Deletes the file or recursively deletes the directory represented by the path. If it is a directory, $includingDir specifies whether the directory itself should be deleted or just emptied (i.e. only descendants deleted). Returns true on success, false on failure.

Performance

exteon/uri-mapper and its dependency, exteon/uri were extensively profiled and optimized for performance. However, huge number of calls to mapUri and toContext can have serious performance implications.

For instance, if you need to have thousands of mappings performed for a web page request, maybe there is something wrong in the structure of your application. You should consider if large chunks of the resources can't be grouped under a small number of non-submappable roots ($allowSubroots = false) and maybe using Path::toContext() to only map the root, while implementing path generation under that root using descend() method or even more efficient path derivation methods, like regular string concatenation for unix paths.

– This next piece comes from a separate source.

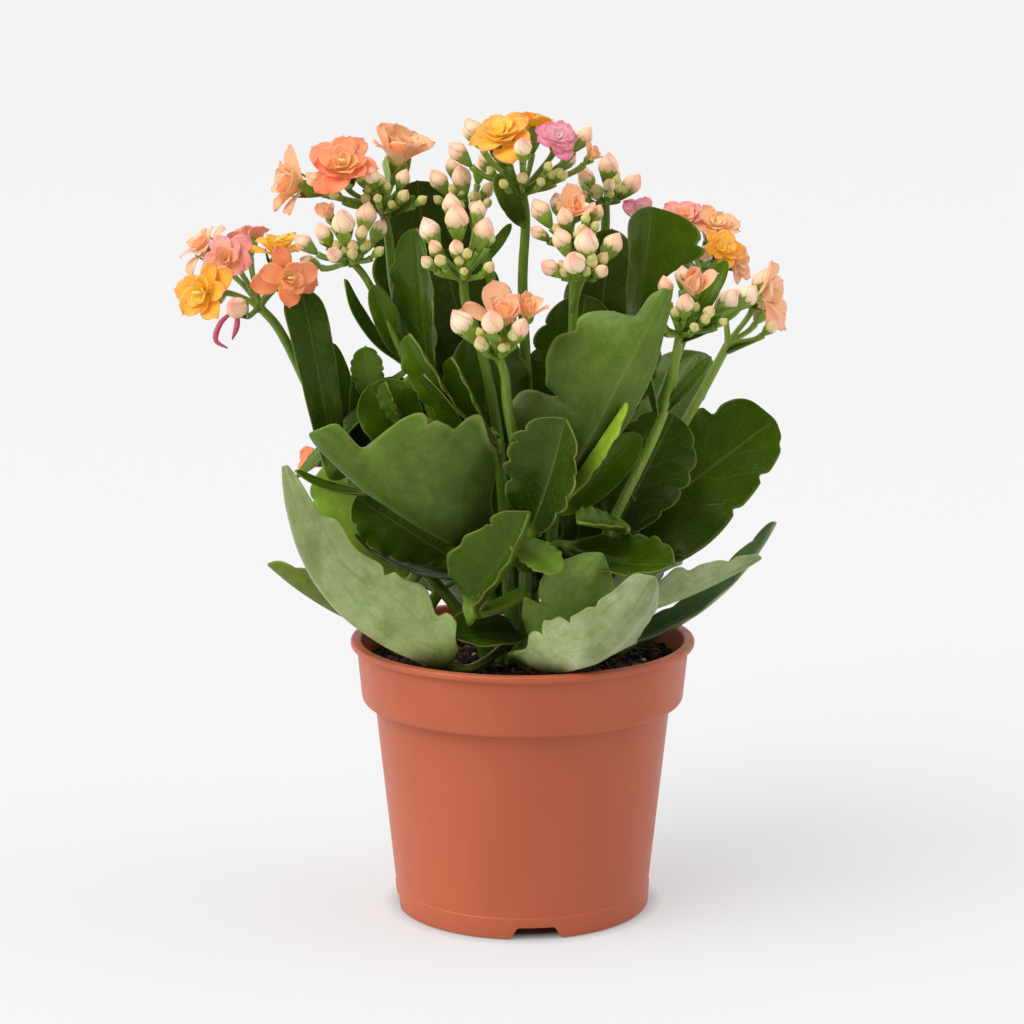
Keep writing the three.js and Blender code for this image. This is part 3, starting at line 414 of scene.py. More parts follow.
def peat_material():
    """Moist peat: nearly black crumbs with browner dry tops."""
    material, tree, shader, place = new_material("moist_peat", Roughness=0.92, Specular_IOR_Level=0.25)
    base = add_node(tree, "ShaderNodeAttribute", output="Color", attribute_name="grit_colour")
    crumbs = add_node(tree, "ShaderNodeTexNoise", {"Vector": place, "Scale": 620.0, "Detail": 6.0,
                                                   "Roughness": 0.7})
    dry = add_node(tree, "ShaderNodeMix", {0: 1.0, 6: base, 7: rgba("#e8b98a")}, 2, data_type="RGBA",
                   blend_type="MULTIPLY")
    share = add_node(tree, "ShaderNodeMapRange", [crumbs, 0.4, 0.72, 0.0, 0.8])
    colour = add_node(tree, "ShaderNodeMix", {0: share, 6: base, 7: dry}, 2, data_type="RGBA")
    wet = add_node(tree, "ShaderNodeMapRange", [crumbs, 0.55, 0.35, 0.0, 0.7])
    colour = add_node(tree, "ShaderNodeMix", {0: wet, 6: colour, 7: rgba("#120d0a")}, 2, data_type="RGBA")
    tree.links.new(colour, shader.inputs["Base Color"])
    tree.links.new(add_node(tree, "ShaderNodeBump", {"Height": crumbs, "Distance": 1.2 * MM,
                                                     "Strength": 0.9}),
                   shader.inputs["Normal"])
    return material


# ---- pot ---------------------------------------------------------------------------------------

def rounded_profile(corners, radii, steps=5):
    """Polyline with each corner replaced by a curve that leaves it by its radius on both sides."""
    p = np.asarray(corners, float)
    out = [p[0]]
    for before, corner, after, radius in zip(p[:-2], p[1:-1], p[2:], radii):
        reach = min(radius, 0.45 * np.linalg.norm(corner - before), 0.45 * np.linalg.norm(after - corner))
        a = corner + unit(before - corner) * reach
        b = corner + unit(after - corner) * reach
        t = np.linspace(0, 1, steps)[:, None]
        out.extend((1 - t) ** 2 * a + 2 * t * (1 - t) * corner + t ** 2 * b)
    out.append(p[-1])
    return np.array(out)


def make_pot(sizes):
    """Surface of revolution: radius and height follow a rounded profile, and the foot ring's lower part
    is pressed up to the height of each notch, a flat-topped bump of the angle."""
    rim, foot, height = 60.5, 45.4, 96.0
    wall = sizes.wall / MM
    lip, collar, collar_low = 2.4, 58.4, 56.8
    body_top, body_foot = 52.2, 45.1
    collar_bottom = height - 22.0
    corners = [
        (0, 4.6), (foot - 2.6, 4.6), (foot - 2.6, 0), (foot - 0.4, 0), (foot, 7.3), (body_foot, 7.7),
        (body_top, collar_bottom), (collar_low - 0.3, collar_bottom), (collar, height - lip),
        (rim, height - lip), (rim, height),
        (collar - wall, height), (collar_low - wall, collar_bottom + 1.2 * wall),
        (body_top - wall, collar_bottom + wall), (body_foot - wall, 6.6), (0, 6.6),
    ]
    radii = [0.6, 0.7, 0.7, 0.3, 0.3, 0.9, 2.0, 0.5, 1.1, 1.1, 0.9, 1.0, 1.0, 1.0]
    profile = rounded_profile(corners, radii)[1:-1]
    angle = np.linspace(0, 2 * np.pi, sizes.segments, endpoint=False)
    r = profile[:, 0][:, None] + 0 * angle
    z = profile[:, 1][:, None] + 0 * angle
    turn = (np.degrees(angle) + 90 - 6 + 45) % 90 - 45
    spread = np.abs(np.radians(turn)) * foot
    bump_up = 4.0 * (1 - smoothstep(6.2, 9.4, spread))
    band = 7.3
    inner_ring = r < foot - 1.9
    top = np.where(inner_ring, 4.6, band)
    z = np.where(z < top, bump_up + z * (top - bump_up) / top, z)
    # moulded polypropylene is never quite round or straight
    r = r + 0.12 * np.sin(3 * angle + 0.4) * (z / height) + 0.05 * np.sin(7 * angle) * (z / height)
    grid = np.stack([r * np.cos(angle), r * np.sin(angle), z], -1)
    shift = np.array([PLANT_ORIGIN[0], PLANT_ORIGIN[1], POT_LOW.z])
    surface = Surface()
    ends = [np.array([[0, 0, profile[0, 1]]]) * MM + shift, np.array([[0, 0, profile[-1, 1]]]) * MM + shift]
    surface.add(grid[None] * MM + shift, ends[0], ends[1])
    return surface


# ---- soil --------------------------------------------------------------------------------------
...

In short, while exteon/uri-mapper abstracts the complexity of mapping resources, it is smart to keep that complexity small in the first place, to minimize performance impact.

Priming

To optimize performance, UriMapper uses a system of lookup data structures and relation caches. This lookup/caching system is invalidated on any call to UriMapper::addRoot() or UriMapper::addJoin() and re-primed on the next mapping call. The process of priming the mapper is performance-intensive so for best performance, add all Roots and Joins in one batch at the initialisation of your application, so that you don't generate too many mapper primes.

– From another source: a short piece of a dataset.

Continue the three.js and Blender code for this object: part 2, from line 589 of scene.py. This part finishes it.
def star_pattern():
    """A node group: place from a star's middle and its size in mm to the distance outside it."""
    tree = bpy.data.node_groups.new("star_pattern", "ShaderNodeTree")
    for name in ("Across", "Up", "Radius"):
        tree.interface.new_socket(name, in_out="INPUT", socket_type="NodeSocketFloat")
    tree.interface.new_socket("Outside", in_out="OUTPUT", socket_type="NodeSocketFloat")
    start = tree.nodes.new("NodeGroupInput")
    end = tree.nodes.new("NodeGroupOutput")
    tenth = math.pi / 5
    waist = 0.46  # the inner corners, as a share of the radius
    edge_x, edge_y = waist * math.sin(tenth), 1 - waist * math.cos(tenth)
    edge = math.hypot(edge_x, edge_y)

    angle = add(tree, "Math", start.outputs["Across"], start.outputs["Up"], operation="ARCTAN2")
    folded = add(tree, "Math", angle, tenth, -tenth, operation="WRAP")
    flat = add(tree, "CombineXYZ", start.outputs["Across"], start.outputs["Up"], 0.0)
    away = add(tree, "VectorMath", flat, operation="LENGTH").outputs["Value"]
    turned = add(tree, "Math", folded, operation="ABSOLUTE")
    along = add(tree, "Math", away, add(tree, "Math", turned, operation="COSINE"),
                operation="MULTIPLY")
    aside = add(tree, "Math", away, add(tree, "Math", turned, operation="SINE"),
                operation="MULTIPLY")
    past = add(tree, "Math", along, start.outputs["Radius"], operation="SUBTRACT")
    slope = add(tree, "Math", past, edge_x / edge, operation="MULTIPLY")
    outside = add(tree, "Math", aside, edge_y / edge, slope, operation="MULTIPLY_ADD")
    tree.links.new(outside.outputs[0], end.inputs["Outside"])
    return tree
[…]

You can also use UriMapper::prime() to explicitly reprime UriMapper when your initialisation is done. This is not mandatory, it can just help you when doing performance profiling to separate the priming effort, otherwise the prime will be done implicitly and absorbed into the next mapping call (i.e. UriMapper::mapUri()). It can also help with validating the mapping structure, as some validation exceptions can be thrown in the priming phase, you might want to explicitly catch them if you are implementing a dynamic mapping scheme that can be invalid.